Objective ▸ Would you return the complete listing below word for word?

Data lines ▸
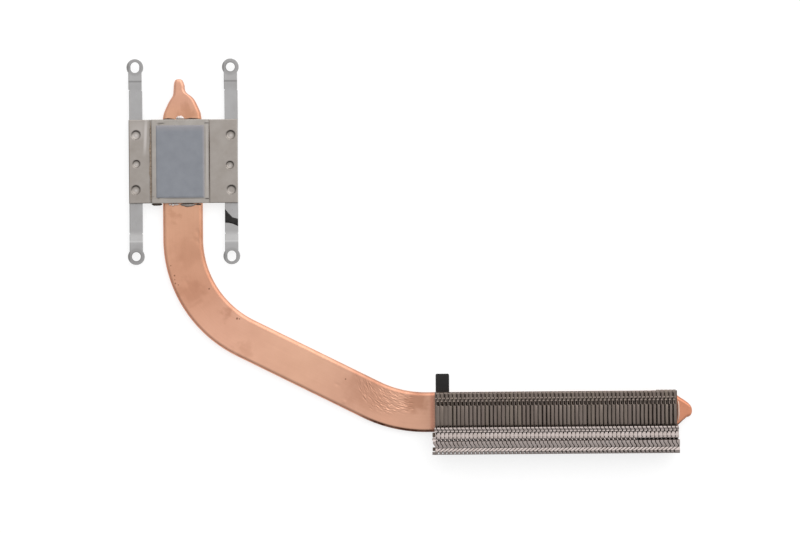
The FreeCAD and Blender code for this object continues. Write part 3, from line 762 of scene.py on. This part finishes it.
def springArm(name, node, side):
    half, reach, radius = arm["half"], arm["eyeY"], arm["eyeRadius"]
    join = math.asin(half / radius)  # from the strip's axis to the corner
    corner = reach - radius * math.cos(join)
    nickLow, nickHigh = arm["nickY"] - arm["nickHalf"], arm["nickY"] + arm["nickHalf"]
    # the right side with its two nicks and the upper eye, then the same turned half round
    shape = [(half, -corner + arm["neck"]), (half, -nickHigh),
            (half - arm["nick"], -arm["nickY"]), (half, -nickLow), (half, 0.0), (half, nickLow),
            (half - arm["nick"], arm["nickY"]), (half, nickHigh), (half, corner - arm["neck"])]
    for k in range(arm["eyeSteps"] + 1):
        angle = join + (2 * math.pi - 2 * join) * k / arm["eyeSteps"]
        shape.append((radius * math.sin(angle), reach - radius * math.cos(angle)))
    shape += [(-x, -y) for x, y in shape]
    # the slotted eye is the upper one on the left arm and the lower one on the right
    rings = [shape]
    for end in (1, -1):
        travel = arm["slot"] / 2 if end != side else 0.0
        turns = [2 * math.pi * k / arm["holeSteps"] for k in range(arm["holeSteps"])]
        rings.append([(arm["hole"] * math.cos(angle),
                end * reach + arm["hole"] * math.sin(angle)
                + (travel if math.sin(angle) >= 0 else -travel)) for angle in turns])
    curve = bpy.data.curves.new(name + "Outline", "CURVE")
    curve.dimensions = "2D"
    curve.fill_mode = "BOTH"
    curve.extrude = (arm["thick"] / 2 - arm["edge"]) * mm
    curve.bevel_depth = arm["edge"] * mm
    curve.bevel_resolution = 1
    curve.offset = -arm["edge"] * mm
    for ring in rings:
        spline = curve.splines.new("POLY")
        spline.points.add(len(ring) - 1)
        for point, (x, y) in zip(spline.points, ring):
            point.co = (x * mm, y * mm, 0.0, 1.0)
        spline.use_cyclic_u = True
    holder = bpy.data.objects.new(name + "Curve", curve)
    bpy.context.scene.collection.objects.link(holder)
    bpy.context.view_layer.update()
    flat = bpy.data.meshes.new_from_object(
        holder.evaluated_get(bpy.context.evaluated_depsgraph_get()))
    bpy.data.objects.remove(holder)
    editor = bmesh.new()
    editor.from_mesh(flat)
    bmesh.ops.remove_doubles(editor, verts=editor.verts, dist=1e-7)
    ramp = np.linspace(arm["rampStart"] - 0.5, arm["rampEnd"] + 0.4, arm["rampRows"])
    cuts = [arm["slopeStart"]] + ramp.tolist()
    for y in cuts + [-c for c in cuts]:
        bmesh.ops.bisect_plane(editor, geom=editor.verts[:] + editor.edges[:] + editor.faces[:],
                plane_co=(0, y * mm, 0), plane_no=(0, 1, 0))
    points = []
    for x, y, z in (v.co / mm for v in editor.verts):
        # between the plate and the upper nicks the strip stands a little further right
        lean = arm["lean"] if 0 < y < arm["leanTo"] else 0.0
        points.append((x + side * arm["x"] + lean, y, z + arm["low"] + armHeight(y)))
    editor.verts.index_update()
    faces = [tuple(v.index for v in face.verts) for face in editor.faces]
    editor.free()
    piece = makePiece(name, points, faces, steelFinish, replaced=[node], slotName="spring_steel")
    sharpenEdges(piece, 12)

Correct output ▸
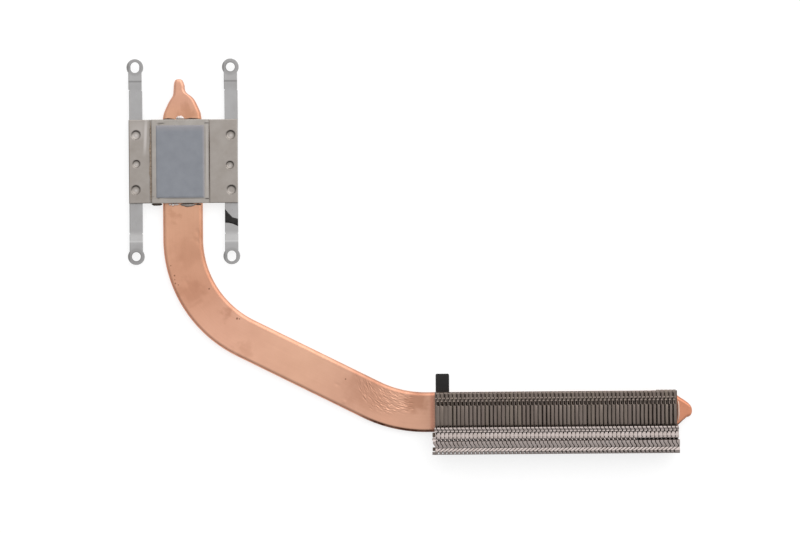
The FreeCAD and Blender code for this object continues. Write part 3, from line 762 of scene.py on. This part finishes it.
def springArm(name, node, side):
    half, reach, radius = arm["half"], arm["eyeY"], arm["eyeRadius"]
    join = math.asin(half / radius)  # from the strip's axis to the corner
    corner = reach - radius * math.cos(join)
    nickLow, nickHigh = arm["nickY"] - arm["nickHalf"], arm["nickY"] + arm["nickHalf"]
    # the right side with its two nicks and the upper eye, then the same turned half round
    shape = [(half, -corner + arm["neck"]), (half, -nickHigh),
            (half - arm["nick"], -arm["nickY"]), (half, -nickLow), (half, 0.0), (half, nickLow),
            (half - arm["nick"], arm["nickY"]), (half, nickHigh), (half, corner - arm["neck"])]
    for k in range(arm["eyeSteps"] + 1):
        angle = join + (2 * math.pi - 2 * join) * k / arm["eyeSteps"]
        shape.append((radius * math.sin(angle), reach - radius * math.cos(angle)))
    shape += [(-x, -y) for x, y in shape]
    # the slotted eye is the upper one on the left arm and the lower one on the right
    rings = [shape]
    for end in (1, -1):
        travel = arm["slot"] / 2 if end != side else 0.0
        turns = [2 * math.pi * k / arm["holeSteps"] for k in range(arm["holeSteps"])]
        rings.append([(arm["hole"] * math.cos(angle),
                end * reach + arm["hole"] * math.sin(angle)
                + (travel if math.sin(angle) >= 0 else -travel)) for angle in turns])
    curve = bpy.data.curves.new(name + "Outline", "CURVE")
    curve.dimensions = "2D"
    curve.fill_mode = "BOTH"
    curve.extrude = (arm["thick"] / 2 - arm["edge"]) * mm
    curve.bevel_depth = arm["edge"] * mm
    curve.bevel_resolution = 1
    curve.offset = -arm["edge"] * mm
    for ring in rings:
        spline = curve.splines.new("POLY")
        spline.points.add(len(ring) - 1)
        for point, (x, y) in zip(spline.points, ring):
            point.co = (x * mm, y * mm, 0.0, 1.0)
        spline.use_cyclic_u = True
    holder = bpy.data.objects.new(name + "Curve", curve)
    bpy.context.scene.collection.objects.link(holder)
    bpy.context.view_layer.update()
    flat = bpy.data.meshes.new_from_object(
        holder.evaluated_get(bpy.context.evaluated_depsgraph_get()))
    bpy.data.objects.remove(holder)
    editor = bmesh.new()
    editor.from_mesh(flat)
    bmesh.ops.remove_doubles(editor, verts=editor.verts, dist=1e-7)
    ramp = np.linspace(arm["rampStart"] - 0.5, arm["rampEnd"] + 0.4, arm["rampRows"])
    cuts = [arm["slopeStart"]] + ramp.tolist()
    for y in cuts + [-c for c in cuts]:
        bmesh.ops.bisect_plane(editor, geom=editor.verts[:] + editor.edges[:] + editor.faces[:],
                plane_co=(0, y * mm, 0), plane_no=(0, 1, 0))
    points = []
    for x, y, z in (v.co / mm for v in editor.verts):
        # between the plate and the upper nicks the strip stands a little further right
        lean = arm["lean"] if 0 < y < arm["leanTo"] else 0.0
        points.append((x + side * arm["x"] + lean, y, z + arm["low"] + armHeight(y)))
    editor.verts.index_update()
    faces = [tuple(v.index for v in face.verts) for face in editor.faces]
    editor.free()
    piece = makePiece(name, points, faces, steelFinish, replaced=[node], slotName="spring_steel")
    sharpenEdges(piece, 12)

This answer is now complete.